US benchmark West Texas Intermediate (WTI) for June delivery rose 45 cents to finish at US$58.93 a barrel on the New York Mercantile Exchange.
Brent North Sea crude for June, the European benchmark, fell 15 cents to settle at US$65.39 a barrel in London.
Both WTI and Brent hit their highest levels of 2015 on Wednesday then dived Thursday on renewed oversupply worries.
"You had a situation where oil was overbought a couple days ago, so you definitely could justify a pullback in both commodities, but you had a couple events here in the US that were supportive of the market," said Bob Yawger of Mizuho Securities.
Mr Yawger said that the Labor Department's US jobs report Friday, showing firm job growth and a dip in the jobless rate to 5.4 per cent in April, implied "some demand" in the US, the largest consumer of crude oil.
In addition, he cited the weekly Baker Hughes count of active US oil rigs, which fell for the 22nd consecutive week, by 11 rigs.
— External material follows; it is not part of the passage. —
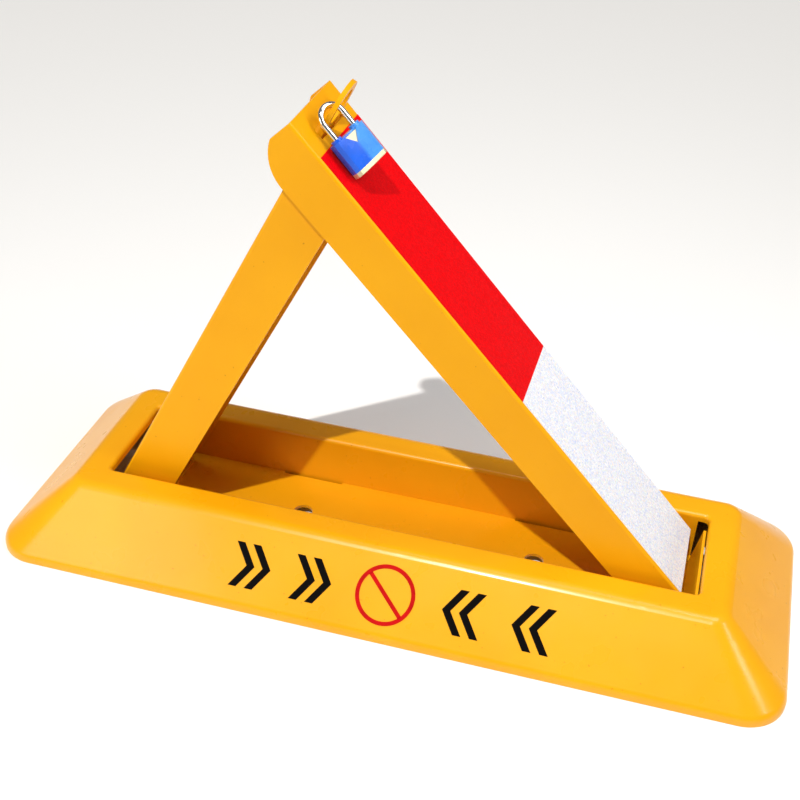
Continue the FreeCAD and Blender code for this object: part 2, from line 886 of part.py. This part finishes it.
def padlock_base_plate():
    body = new_body("padlock_base_plate")
    plate = new_sketch(body, "plate", "YZ_Plane", "jacket_length")
    lock_section(plate, "0")
    pad(body, plate, "case_length - jacket_length")
    bore = new_sketch(body, "bore", "YZ_Plane", "case_length")
    ring_hole(bore, "0", "0", "plug_radius + plug_running")
    pocket(body, bore, "case_length - jacket_length + 1")
    rivets = new_sketch(body, "rivet_holes", "YZ_Plane", "case_length")
    for side in ("-", ""):
        for face in ("-", ""):
            ring_hole(rivets, side + "rivet_a", face + "rivet_f", "rivet_radius")
    pocket(body, rivets, "case_length - jacket_length + 1")
    bottom = size("case_length")
    round_edges(
        body,
        "plug_radius / 8",
        lambda p, e: near(p.x, bottom) and abs(p.y) + abs(p.z) > 9 or
        (near(p.x, bottom) and abs(p.z) > 4),
    )
    finish_part(body, "padlock_base_plate", PADLOCK)


def padlock_rivets():
    number = 0
    for side in ("-", ""):
        for face in ("-", ""):
            number += 1
            label = "padlock_rivet_%d" % number
            body = new_body(label)
            shank = new_sketch(body, "shank", "YZ_Plane", "jacket_top + 2")
            ring_hole(shank, side + "rivet_a", face + "rivet_f", "rivet_radius")
            pad(body, shank, "case_length - jacket_top - 1.75")
            round_edges(
                body, "rivet_radius / 4", lambda p, e: p.x > size("case_length")
            )
            finish_part(body, label, PADLOCK)


def padlock_key_plug():
    body = new_body("padlock_key_plug")
    barrel = new_sketch(body, "barrel", "YZ_Plane", "plug_inner")
    ring_hole(barrel, "0", "0", "plug_radius")
    pad(body, barrel, "case_length - plug_inner - 0.3")
    crank = new_sketch(body, "crank", "YZ_Plane", "plug_inner")
    ring_hole(crank, "0", "crank_offset", "crank_radius")
    pad(body, crank, "plug_inner - catch_end - 1.8", back=True)
    keyway = new_sketch(body, "keyway", "YZ_Plane", "case_length - 0.3")
    outline(
        keyway,
        [
            ("-0.6", "-2.6"),
            ("0.6", "-2.6"),
            ("0.6", "-0.4"),
            ("1.1", "0.2"),
            ("0.6", "0.8"),
            ("0.6", "2.4"),
            ("-0.6", "2.4"),
        ],
    )
    pocket(body, keyway, "case_length - plug_inner - 3")
    finish_part(body, "padlock_key_plug", PADLOCK)


def padlock_latch():
    """Bolt for the short leg's catch, drawn back by the plug's crank, clear of the leg."""
    body = new_body("padlock_latch")
    plan = new_sketch(body, "plan", "XY_Plane")
    nose = "leg_half_gap - wire_radius - 0.4"
    tail = "-crank_offset - crank_radius - 0.4"
    outline(
        plan,
        [
            ("catch_start + 0.3", tail + " - 1.6"),
            ("plug_inner - 0.3", tail + " - 1.6"),
            ("plug_inner - 0.3", tail),
            ("catch_end - 0.3", tail),
            ("catch_end - 0.3", nose),
            ("catch_start + 0.3", nose),
        ],
    )
    pad(body, plan, "3.2", both=True)
    finish_part(body, "padlock_latch", PADLOCK)


def primitive(kind, label, **values):
    item = doc.addObject("Part::" + kind, label)
    for prop, text in values.items():
        bind(item, prop, text)
    return item


def padlock_shackle():
    """Bent wire: long leg captive in the case, short leg caught by the latch."""
    along = FreeCAD.Rotation(Y_AXIS, 90)
    legs = []
    for label, side, reach in (
        ("shackle_long_leg", "-", "long_leg_end"),
        ("shackle_short_leg", "", "short_leg_end"),
    ):
        leg = primitive(
            "Cylinder", label, Radius="wire_radius", Height="bend_height + " + reach
        )
        leg.Placement = FreeCAD.Placement(
            FreeCAD.Vector(-size("bend_height"), size(side + "leg_half_gap"), 0), along
        )
        legs.append(leg)
    bend = primitive(
        "Torus", "shackle_bend", Radius1="leg_half_gap", Radius2="wire_radius"
    )
    bend.Angle3 = 180
    bend.Placement = FreeCAD.Placement(
        FreeCAD.Vector(-size("bend_height"), 0, 0), FreeCAD.Rotation(Z_AXIS, 90)
    )
    wire = doc.addObject("Part::MultiFuse", "shackle_wire")
    wire.Shapes = legs + [bend]
    wire.Refine = True
    doc.recompute()
    ends = doc.addObject("Part::Chamfer", "shackle_ends")
    ends.Base = wire
    rounded = []
    for number, edge in enumerate(wire.Shape.Edges, start=1):
        middle = edge.valueAt((edge.FirstParameter + edge.LastParameter) / 2)
        closed = edge.isClosed()
        if closed and middle.x > size("short_leg_end") - 0.05:
            rounded.append((number, 0.6, 0.6))
    ends.Edges = rounded
    bite = primitive(
        "Box",
        "shackle_bite",
        Length="catch_end - catch_start",
        Width="catch_depth + 1",
        Height="3 * wire_radius",
    )
    bite.Placement.Base = FreeCAD.Vector(
        size("catch_start"),
        size("leg_half_gap - wire_radius - 1"),
        -size("1.5 * wire_radius"),
    )
    shackle = doc.addObject("Part::Cut", "padlock_shackle")
    shackle.Base = ends
    shackle.Tool = bite
    doc.recompute()
    finish_part(shackle, "padlock_shackle", PADLOCK)


def padlock_spring():
    """Coil behind the long leg's end."""
    coil = primitive(
        "Helix",
        "spring_line",
        Radius="spring_mean",
        Height="jacket_length - long_leg_end - 0.9 - 2 * spring_wire",
    )
    coil.Pitch = 1.3
    section = primitive("Circle", "spring_section", Radius="spring_wire")
    section.Placement = FreeCAD.Placement(
        FreeCAD.Vector(size("spring_mean"), 0, 0), FreeCAD.Rotation(X_AXIS, 90)
    )
    spring = doc.addObject("Part::Sweep", "padlock_spring")
    spring.Sections = [section]
    spring.Spine = (coil, [])
    spring.Solid = True
    spring.Frenet = True
    doc.recompute()
    local = FreeCAD.Placement(
        FreeCAD.Vector(size("long_leg_end + 0.3 + spring_wire"), -size("leg_half_gap"), 0),
        FreeCAD.Rotation(Y_AXIS, 90),
    )
    finish_part(spring, "padlock_spring", PADLOCK.multiply(local))


# ---------------------------------------------------------------- assembly

base_cover()
floor_plate()
cross_foot("left_cross_foot", -1)
cross_foot("right_cross_foot", 1)
right_end_plate()
hinge_bracket("right_hinge_bracket", "long_pivot_z", "long_width", LONG_HINGE)
hinge_bracket("left_hinge_bracket", "short_pivot_z", "short_width", SHORT_HINGE)
hinge_pin("long_arm", "long_width", LONG_HINGE)
hinge_pin("short_arm", "short_width", SHORT_HINGE)
long_arm_channel()
tape("white_tape", "-tape_near", "tape_joint")
tape("red_tape", "tape_joint", "tape_far")
short_arm_channel()
lock_tongue()
padlock_jacket()
padlock_core()
padlock_base_plate()
padlock_rivets()
padlock_key_plug()
padlock_latch()
padlock_shackle()
padlock_spring()

doc.recompute()
for item in doc.Objects:
    if "Invalid" in item.State or "Error" in item.State:
        raise RuntimeError("bad object: %s %s" % (item.Label, item.State))

os.makedirs("parts", exist_ok=True)
for item in SUBPARTS:
    shape = item.Shape
    if shape.isNull() or not shape.isValid():
        raise RuntimeError("bad shape: " + item.Label)
    shape.exportStep("parts/%s.step" % item.Label)
    print("%-24s solids %d volume %.1f" % (item.Label, len(shape.Solids), shape.Volume))
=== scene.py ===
import json
import math
import bpy
from mathutils import Matrix, Vector


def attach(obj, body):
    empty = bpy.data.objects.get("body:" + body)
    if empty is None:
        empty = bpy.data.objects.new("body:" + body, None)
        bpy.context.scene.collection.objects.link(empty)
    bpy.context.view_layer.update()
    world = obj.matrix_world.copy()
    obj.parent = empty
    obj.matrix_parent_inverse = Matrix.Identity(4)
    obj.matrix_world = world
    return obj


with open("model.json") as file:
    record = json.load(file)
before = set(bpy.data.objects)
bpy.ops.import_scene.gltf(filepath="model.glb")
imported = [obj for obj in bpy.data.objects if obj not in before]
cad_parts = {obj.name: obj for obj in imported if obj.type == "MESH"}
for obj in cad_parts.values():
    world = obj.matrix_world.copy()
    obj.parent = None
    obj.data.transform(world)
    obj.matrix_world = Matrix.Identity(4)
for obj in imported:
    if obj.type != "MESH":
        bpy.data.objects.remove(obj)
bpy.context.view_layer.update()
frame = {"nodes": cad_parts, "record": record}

MM = 0.001

# The camera's place is in millimetres and its turn in degrees, in the shared frame.
# Lens and sensor are in millimetres, the shift is a share of the picture's width,
# and the far clip is in metres.
CAMERA_PLACE = (176.9, -684.0, 641.4)
CAMERA_TURN = (51.71, -3.07, 14.44)
CAMERA_LENS = 53.91
CAMERA_SENSOR = 36.0
CAMERA_FAR = 50.0
CAMERA_SHIFT = (-0.06375, 0.07625)

# Driving sizes repeated from the CAD model, in millimetres and degrees.
COVER_HALF_Y = 110.0
COVER_TOP_HALF_Y = 65.5
COVER_SKIRT = 6.0
COVER_HEIGHT = 52.0
LONG_LEAN = 47.07

# The padlock's jacket: centre, direction across its broad face, half width of the
# blend between its two facets, whose two blues are painted light and shade, and the slope
# that bump adds to each facet.
LOCK_CENTRE = Vector((-45.5, -14.5, 339.3))
LOCK_ACROSS = Vector((0.388, 0.848, 0.361))
RIDGE_BLEND = 1.5
FACET_SLOPE = 0.16

# Cells per metre in the reflective tape.
TAPE_GRID = 850.0

PLAIN_WHITE = (1.0, 1.0, 1.0, 1.0)


def linear(r, g, b):
    """Display colour (0-255) as the linear values a shader socket takes."""
    out = []
    for value in (r, g, b):
        level = value / 255.0
        if level <= 0.04045:
            out.append(level / 12.92)
        else:
            out.append(((level + 0.055) / 1.055) ** 2.4)
    return (out[0], out[1], out[2], 1.0)


def darker(colour, share):
    """The same colour with its three channels scaled by share."""
    return tuple(share * channel for channel in colour[:3]) + (1.0,)


# ---------------------------------------------------------------- materials


class Paint:
    """A node material with one Principled shader and short helpers."""

    def __init__(self, name, roughness, **sockets):
        self.material = bpy.data.materials.new(name)
        self.material.use_nodes = True
        self.tree = self.material.node_tree
        self.shader = self.tree.nodes["Principled BSDF"]
        self.shader.inputs["Roughness"].default_value = roughness
        for socket, value in sockets.items():
            self.shader.inputs[socket.replace("_", " ")].default_value = value
        self.coords = self.tree.nodes.new("ShaderNodeTexCoord").outputs["Object"]

    def node(self, kind, **values):
        made = self.tree.nodes.new(kind)
        for name, value in values.items():
            setattr(made, name, value)
        return made

    def link(self, out, into):
        self.tree.links.new(out, into)

    def noise(self, scale, detail):
        made = self.node("ShaderNodeTexNoise")
        made.inputs["Scale"].default_value = scale
        made.inputs["Detail"].default_value = detail
        self.link(self.coords, made.inputs["Vector"])
        return made.outputs["Fac"]

    def ramp(self, fac, stops):
        """Colour along fac; stops are (position, colour) pairs in rising order."""
        made = self.node("ShaderNodeValToRGB")
        self.link(fac, made.inputs["Fac"])
        made.color_ramp.elements[0].position = stops[0][0]
        made.color_ramp.elements[0].color = stops[0][1]
        made.color_ramp.elements[1].position = stops[-1][0]
        made.color_ramp.elements[1].color = stops[-1][1]
        for place, colour in stops[1:-1]:
            made.color_ramp.elements.new(place).color = colour
        return made.outputs["Color"]

    def span(self, fac, low, high):
        """Range 0 to 1 stretched to low and high."""
        made = self.node("ShaderNodeMapRange")
        self.link(fac, made.inputs["Value"])
        made.inputs["To Min"].default_value = low
        made.inputs["To Max"].default_value = high
        return made.outputs["Result"]

    def multiply(self, share, base, shade):
        """Base colour multiplied by a shade, by the given share."""
        made = self.node("ShaderNodeMix", data_type="RGBA", blend_type="MULTIPLY")
        factor, first, second = [
            next(s for s in made.inputs if s.name == name and s.enabled)
            for name in ("Factor", "A", "B")
        ]
        factor.default_value = share
        self.link(base, first)
        self.link(shade, second)
        return next(s for s in made.outputs if s.enabled)

    def bump(self, height, strength, distance, previous=None):
        made = self.node("ShaderNodeBump")
        made.inputs["Strength"].default_value = strength
        made.inputs["Distance"].default_value = distance
        self.link(height, made.inputs["Height"])
        if previous:
            self.link(previous, made.inputs["Normal"])
        return made.outputs["Normal"]

    def colour(self, out):
        self.link(out, self.shader.inputs["Base Color"])

    def rough(self, out):
        self.link(out, self.shader.inputs["Roughness"])

    def normal(self, out):
        self.link(out, self.shader.inputs["Normal"])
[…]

The falling oil rig count has led to expectations that US crude output will fall in the medium term.
"These were both distinctly American events, and I think that was probably the reason why we're higher and the Brent is lower," Mr Yawger said.
Gene McGillian of Tradition Energy pointed out that some North American producers were saying they would start increasing activity if WTI prices top US$65 a barrel.
"Even though there are expectations production levels are going to be dropping, we haven't seen that happen significantly," Mr McGillian said.
Meanwhile, a poor China trade report raised concerns about growth in the world's top energy consumer. Chinese trade data published on Friday showed imports fell for the sixth month in a row in April, suggesting sustained weakness in domestic demand.
"The trade data indicate that current growth momentum remains soft, calling for more monetary policy easing," Nomura economist Zhao Yang said in a note.